- GIVEN REQUEST: Quote exactly, and only, the lines from the one with "PHASES = spread(-pi" down to the one with "return low, high", both included.

- SUPPLIED MATERIAL:
------------------------------------------------------------------------

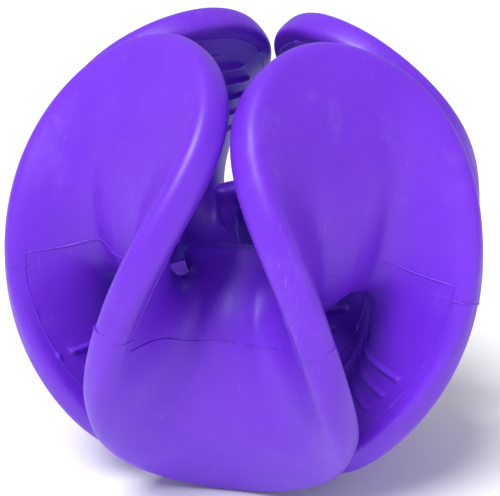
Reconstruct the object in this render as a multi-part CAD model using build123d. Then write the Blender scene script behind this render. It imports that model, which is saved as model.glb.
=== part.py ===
"""Lobed rubber play ball.

One wavy wall rises into four upper lobes and drops into four lower lobes.  The ball is hollow and
open: air runs between the lobes, over the scoops that separate them, and down through the central
hole.  Two kinds of piece make it up: eight webs round the hole, and the lobe that grows out of each.
Pieces meet face to face at the waist seams and at the legs.

Frame: millimetres, +Z up along the ball's axis, origin at the ball's centre.  Azimuth 0 points to
-Y and grows towards +X.  Lower lobes sit at azimuth 0, 90, 180 and 270, upper lobes at 45, 135,
225 and 315.  Phase runs along the wall's wave: 0 is the middle of an upper lobe, pi is the middle
of the next lower lobe, and pi / 2 is the leg between them.
"""
import os
from math import cos, pi, radians, sin

import numpy as np
from build123d import *

# ---------------------------------------------------------------- driving dimensions
BALL_RADIUS = 44.5                  # sphere that the rims of the lobes lie on
RIM_WALL = 6.2                      # wall thickness at the rim
HUB_WALL = 3.6                      # wall thickness at the edge of the central hole
WALL_TAPER = 0.8                    # how early the wall thickens on its way out

RIM_RADIUS = 0.930                  # where the rounded rim starts, as a share of the ball radius
RIM_SWING = radians(25.67)          # how far the rim swings sideways between two lobes
RIM_SWING_SHARP = radians(4.81)     # makes that swing fuller
RIM_RISE = radians(64.53)           # how far the rim climbs above the equator
RIM_RISE_SHARP = radians(3.22)      # makes that climb fuller
FACE_LEAN = 0.84                    # lean of the wall where it meets the rim at a lobe's tip
FACE_REACH = 0.44                   # length of that lean at the tips, in ball radii
LEG_REACH = 0.15                    # the same at the legs between the lobes

HUB_RADIUS = 0.38                   # radius of the central hole's edge, in ball radii
HUB_LIFT = 0.13                     # how far the edge is lifted by each scoop, in ball radii
HUB_SWING = radians(15.0)           # how far the edge swings sideways between two scoops
HUB_SWING_SHARP = radians(2.3)
LIP_RADIUS = 0.455                  # where the wall leaves the hole
LIP_LIFT = -0.01
LIP_SWING = radians(-13.5)
WAIST_RADIUS = 0.755                # how far out the waist of a lobe is drawn
LEG_RADIUS = 0.712                  # the same at the legs
WAIST_LIFT = 0.02
WAIST_SWING = radians(4.3)
SQUARENESS = 0.100                  # how flat the crests of the wave are

SEAM_START = 0.45                   # where the seam crosses a lobe, 0 at the hole, 1 at the rim
SEAM_END = 0.90                     # where the seam reaches the legs
SEAM_POWER = 8.0                    # how long it stays level before it turns along the legs
STILL_START = 0.70                  # from here to SEAM_END a leg's wall stops twisting

LOBE_COUNT = 4                      # lobes above, and as many below
SECTION_COUNT = 25                  # wall sections from one leg, over a lobe, to the next leg
SIDE_POINTS = 9                     # points along each side of a section
ROUND_POINTS = 7                    # points round the rim and round the hole's edge
ROUND_POWER = 2.4                   # 2 gives a half ellipse, larger is squarer


# ---------------------------------------------------------------- the wall's middle surface
def wave(phase):
    """The wave that the wall follows: 1 on an upper lobe, -1 on a lower lobe, 0 on a leg."""
    return (cos(phase) - SQUARENESS * cos(3 * phase)) / (1 - SQUARENESS)


def polar(azimuth, radius, height):
    return np.array([radius * sin(azimuth), -radius * cos(azimuth), height])


def rim_direction(phase):
    """Unit vector from the ball's centre to the rim."""
    azimuth = phase / 4 + RIM_SWING * sin(2 * phase) + RIM_SWING_SHARP * sin(4 * phase)
    latitude = RIM_RISE * cos(phase) + RIM_RISE_SHARP * cos(3 * phase)
    return polar(azimuth, cos(latitude), sin(latitude))


def wall_controls(phase):
    """Control points of the wall's middle line, from the hole to the rim, in ball radii."""
    crest = wave(phase)
    share = crest * crest
    outward = rim_direction(phase)
    step = rim_direction(phase + 1e-5) - rim_direction(phase - 1e-5)
    sideways = np.cross(outward, step / np.linalg.norm(step))
    lean = FACE_LEAN * crest
    leaving = sideways * lean + outward * np.sqrt(1 - lean * lean)
    reach = FACE_REACH * share + LEG_REACH * (1 - share)
    waist_radius = WAIST_RADIUS * share + LEG_RADIUS * (1 - share)
    swing = sin(2 * phase)
    hub_azimuth = phase / 4 + HUB_SWING * swing + HUB_SWING_SHARP * sin(4 * phase)
    rim = outward * RIM_RADIUS
    return [
        polar(hub_azimuth, HUB_RADIUS, -HUB_LIFT * crest),
        polar(phase / 4 + LIP_SWING * swing, LIP_RADIUS, -LIP_LIFT * crest),
        polar(phase / 4 + WAIST_SWING * swing, waist_radius, WAIST_LIFT * crest),
        rim - leaving * reach,
        rim,
    ]


def middle(along, phase):
    """Point on the wall's middle surface; along runs from 0 at the hole to 1 at the rim."""
    back = 1 - along
    weights = [back**4, 4 * along * back**3, 6 * along**2 * back**2, 4 * along**3 * back, along**4]
    controls = wall_controls(phase)
    return BALL_RADIUS * sum(weight * point for weight, point in zip(weights, controls))


def surface_normal(along, phase):
    radial = middle(min(along + 1e-4, 1.0), phase) - middle(max(along - 1e-4, 0.0), phase)
    sidewise = middle(along, phase + 1e-4) - middle(along, phase - 1e-4)
    normal = np.cross(radial, sidewise)
    return normal / np.linalg.norm(normal)


def wall_normal(along, phase):
    """Direction of the wall's thickness; near the end of a leg it stops turning."""
    turn = min(max((along - STILL_START) / (SEAM_END - STILL_START), 0.0), 1.0)
    still = turn * turn * (3 - 2 * turn) * (1 - wave(phase) ** 2) ** 2
    normal = (1 - still) * surface_normal(along, phase) + still * surface_normal(1.0, phase)
    return normal / np.linalg.norm(normal)


def half_wall(along):
    return (HUB_WALL + (RIM_WALL - HUB_WALL) * along**WALL_TAPER) / 2


def side_point(along, phase, side):
    return middle(along, phase) + side * half_wall(along) * wall_normal(along, phase)


def rounded_end(along, phase, first_side):
    """Points round the rim (along = 1) or round the hole's edge (along = 0)."""
    centre = middle(along, phase)
    outward = centre - middle(abs(along - 1e-3), phase)
    outward = outward / np.linalg.norm(outward)
    normal = first_side * wall_normal(along, phase)
    points = []
    for index in range(ROUND_POINTS):
        angle = pi * index / (ROUND_POINTS - 1)
        across = np.sign(cos(angle)) * abs(cos(angle)) ** (2 / ROUND_POWER)
        out = abs(sin(angle)) ** (2 / ROUND_POWER)
        points.append(centre + half_wall(along) * (across * normal + out * outward))
    return points


# ---------------------------------------------------------------- sections and lofts
LEG_AZIMUTH = pi / 8
TURN_OVER = Axis((0, 0, 0), (sin(LEG_AZIMUTH), -cos(LEG_AZIMUTH), 0))


def spread(first, last, count):
    return [first + (last - first) * index / (count - 1) for index in range(count)]


def smooth_edge(points):
    """Spline with evenly spaced parameters, so that neighbouring sections match."""
    return Edge.make_spline([Vector(*point) for point in points], parameters=spread(0, 1, len(points)))


def straight_edge(first, last):
    return Edge.make_line(Vector(*first), Vector(*last))


def seam_station(phase):
    """Where the seam between the web and a lobe crosses the wall."""
    return SEAM_START + (SEAM_END - SEAM_START) * abs(sin(phase)) ** SEAM_POWER


def web_lines(phase):
    """The wall's two sides from the hole to the seam, and the half round between them at the hole."""
    stations = spread(0, seam_station(phase), SIDE_POINTS)
    front = [side_point(along, phase, 1) for along in stations]
    back = [side_point(along, phase, -1) for along in stations]
    return front, back, [back[0], *rounded_end(0.0, phase, -1)[1:-1], front[0]]


def web_section(phase):
    """Closed outline of the wall from the hole to the seam."""
    front, back, hole = web_lines(phase)
    seam = straight_edge(front[-1], back[-1])
    return Wire([smooth_edge(front), seam, smooth_edge(back[::-1]), smooth_edge(hole)])


def lobe_section(phase):
    """Closed outline of the wall from the seam to the rim."""
    seam = seam_station(phase)
    front = [side_point(along, phase, 1) for along in spread(seam, 1, SIDE_POINTS)]
    back = [side_point(along, phase, -1) for along in spread(1, seam, SIDE_POINTS)]
    rim = [front[-1], *rounded_end(1.0, phase, 1)[1:-1], back[0]]
    return Wire([smooth_edge(front), smooth_edge(rim), smooth_edge(back), straight_edge(back[-1], front[0])])


def leg_faces(phase):
    """The two faces that close a web at a leg: across the wall, and across the half round."""
    front, back, hole = web_lines(phase)
    across = Face.make_surface_from_curves(smooth_edge(front), smooth_edge(back))
    half_round = Face(Wire([smooth_edge(hole), straight_edge(hole[-1], hole[0])]))
    return [across, half_round]


PHASES = spread(-pi / 2, pi / 2, SECTION_COUNT)    # one upper lobe, from leg to leg


def make_web():
    """The wall from the hole to the seam of one upper lobe.  Its leg ends are twisted, not flat."""
    sides = Shell.make_loft([web_section(phase) for phase in PHASES]).faces()
    return Solid(Shell([*sides, *leg_faces(PHASES[0]), *leg_faces(PHASES[-1])]))


def make_lobe():
    """The wall from the seam to the rim of one upper lobe."""
    return Solid.make_loft([lobe_section(phase) for phase in PHASES])


# ---------------------------------------------------------------- the ball
os.makedirs("parts", exist_ok=True)
for kind, upper in (("web", make_web()), ("lobe", make_lobe())):
    lower = upper.rotate(TURN_OVER, 180)
    for number in range(LOBE_COUNT):
        turn = 360 / LOBE_COUNT * number
        export_step(Rot(0, 0, turn + 45) * upper, f"parts/upper_{kind}_{number + 1}.step")
        export_step(Rot(0, 0, turn - 45) * lower, f"parts/lower_{kind}_{number + 1}.step")
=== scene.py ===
from math import pi, radians

import bpy
import numpy as np
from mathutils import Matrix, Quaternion, Vector


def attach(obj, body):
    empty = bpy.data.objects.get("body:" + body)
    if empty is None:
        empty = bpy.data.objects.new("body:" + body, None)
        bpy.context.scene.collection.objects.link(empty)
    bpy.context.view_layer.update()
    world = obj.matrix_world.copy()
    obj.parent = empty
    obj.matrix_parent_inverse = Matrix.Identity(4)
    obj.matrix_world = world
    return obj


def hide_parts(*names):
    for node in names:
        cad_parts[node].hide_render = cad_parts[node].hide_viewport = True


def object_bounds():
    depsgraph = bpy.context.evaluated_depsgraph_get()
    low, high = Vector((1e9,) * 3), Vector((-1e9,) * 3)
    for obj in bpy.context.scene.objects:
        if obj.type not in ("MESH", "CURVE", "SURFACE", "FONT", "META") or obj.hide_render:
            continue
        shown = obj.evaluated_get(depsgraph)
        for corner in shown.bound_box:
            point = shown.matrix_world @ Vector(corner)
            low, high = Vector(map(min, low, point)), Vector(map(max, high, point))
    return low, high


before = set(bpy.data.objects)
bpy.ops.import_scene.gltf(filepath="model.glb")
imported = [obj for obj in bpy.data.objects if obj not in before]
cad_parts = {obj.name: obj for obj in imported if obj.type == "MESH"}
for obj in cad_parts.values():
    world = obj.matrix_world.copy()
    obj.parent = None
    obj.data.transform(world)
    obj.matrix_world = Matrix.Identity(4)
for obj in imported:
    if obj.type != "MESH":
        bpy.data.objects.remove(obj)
box_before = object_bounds()

# ---------------------------------------------------------------- the wall, the same as in the CAD
# Lengths are in metres where they say so, and otherwise in ball radii.
R = 0.0445                                      # ball radius, metres
RIM_WALL, HUB_WALL, WALL_TAPER = 0.0062, 0.0036, 0.8                # wall thickness, metres
RIM_RADIUS = 0.930                              # where the rounded rim starts
RIM_SWING, RIM_SWING_SHARP = radians(25.67), radians(4.81)          # rim's way between the lobes
RIM_RISE, RIM_RISE_SHARP = radians(64.53), radians(3.22)            # rim's climb above the equator
FACE_LEAN, FACE_REACH, LEG_REACH = 0.84, 0.44, 0.15                 # how the wall meets the rim
HUB_RADIUS, HUB_LIFT = 0.38, 0.13                                   # edge of the central hole
HUB_SWING, HUB_SWING_SHARP = radians(15.0), radians(2.3)
LIP_RADIUS, LIP_LIFT, LIP_SWING = 0.455, -0.01, radians(-13.5)      # where the wall leaves the hole
WAIST_RADIUS, LEG_RADIUS, WAIST_LIFT, WAIST_SWING = 0.755, 0.712, 0.02, radians(4.3)
SQUARENESS = 0.10                               # how flat the crests of the wave are
STILL_START, STILL_END = 0.70, 0.90             # between these a leg's wall stops twisting
HUB_ROUND, RIM_FACE_ROUND, RIM_INNER_ROUND = 2.4, 2.6, 3.4          # 2 is round, more is squarer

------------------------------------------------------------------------

- EXERCISE RESPONSE:
PHASES = spread(-pi / 2, pi / 2, SECTION_COUNT)    # one upper lobe, from leg to leg


def make_web():
    """The wall from the hole to the seam of one upper lobe.  Its leg ends are twisted, not flat."""
    sides = Shell.make_loft([web_section(phase) for phase in PHASES]).faces()
    return Solid(Shell([*sides, *leg_faces(PHASES[0]), *leg_faces(PHASES[-1])]))


def make_lobe():
    """The wall from the seam to the rim of one upper lobe."""
    return Solid.make_loft([lobe_section(phase) for phase in PHASES])


# ---------------------------------------------------------------- the ball
os.makedirs("parts", exist_ok=True)
for kind, upper in (("web", make_web()), ("lobe", make_lobe())):
    lower = upper.rotate(TURN_OVER, 180)
    for number in range(LOBE_COUNT):
        turn = 360 / LOBE_COUNT * number
        export_step(Rot(0, 0, turn + 45) * upper, f"parts/upper_{kind}_{number + 1}.step")
        export_step(Rot(0, 0, turn - 45) * lower, f"parts/lower_{kind}_{number + 1}.step")
=== scene.py ===
from math import pi, radians

import bpy
import numpy as np
from mathutils import Matrix, Quaternion, Vector


def attach(obj, body):
    empty = bpy.data.objects.get("body:" + body)
    if empty is None:
        empty = bpy.data.objects.new("body:" + body, None)
        bpy.context.scene.collection.objects.link(empty)
    bpy.context.view_layer.update()
    world = obj.matrix_world.copy()
    obj.parent = empty
    obj.matrix_parent_inverse = Matrix.Identity(4)
    obj.matrix_world = world
    return obj


def hide_parts(*names):
    for node in names:
        cad_parts[node].hide_render = cad_parts[node].hide_viewport = True


def object_bounds():
    depsgraph = bpy.context.evaluated_depsgraph_get()
    low, high = Vector((1e9,) * 3), Vector((-1e9,) * 3)
    for obj in bpy.context.scene.objects:
        if obj.type not in ("MESH", "CURVE", "SURFACE", "FONT", "META") or obj.hide_render:
            continue
        shown = obj.evaluated_get(depsgraph)
        for corner in shown.bound_box:
            point = shown.matrix_world @ Vector(corner)
            low, high = Vector(map(min, low, point)), Vector(map(max, high, point))
    return low, high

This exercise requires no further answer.